Surrounded by his arms and armour, and his books, in which he was adept at laying his hands on references and information, he arranged an excellent exhibition in Appleby of his father's paintings and watercolours in 1980. Sir Charles Holmes had been Director of the National Portrait Gallery from 1909 to 1916, and of the National Gallery from 1916 to 1928. His mother, Florence Hill Rivington, was a violinist and composer. From Westminster, where he was a classical scholar, Holmes went up to Christ Church, Oxford, from 1924 to 1927.

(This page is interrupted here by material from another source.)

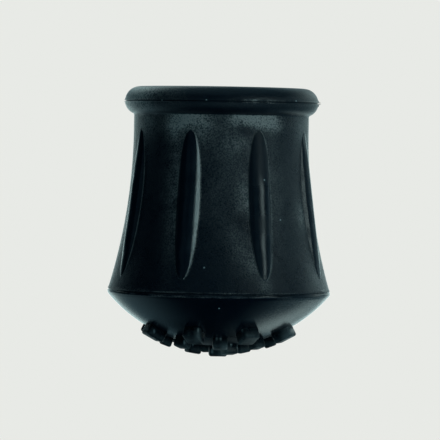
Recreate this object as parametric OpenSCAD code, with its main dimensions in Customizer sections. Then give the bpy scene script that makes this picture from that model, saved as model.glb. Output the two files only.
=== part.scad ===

Like his father, and maternal grandfather, he was a Fellow of the Society of Antiquaries, having been elected in 1935. Never at a loss for an apposite quotation, over lunch at the Royal Oak in Bongate, that part of Appleby where his forebears had lived in the 16th century, he quoted Lovelace: "Fishes that tipple in the deep, / Know no such liberty". That quotation he capped with one from Abraham Cowley's Anacreontics. Even those who prided themselves on their knowledge of English literature were outclassed by Martin Holmes, but he never dwelt on his antecedents or showed any pride in his sense of place, real and natural though it was.

A bad fire damaged a wing of Castle Bank last March. Although his books and papers were destroyed, Holmes withstood the loss well. His housekeeper called him "a pragmatic man". Fittingly, for Appleby and the Eden valley, with their ancient links with the Clifford family, Holmes published a sympathetic and valuable study, Proud Northern Lady: Lady Anne Clifford 1590-1676 (1975). The motto from Cymbeline which he chose for the last chapter might be his own epitaph:

Thou thy worldly task has done:

Home art gone, and ta'en thy wages.

Martin Jasper Rivington Holmes, museum curator and antiquary: born London 12 May 1905; died Appleby-in-Westmorland 4 January 1997.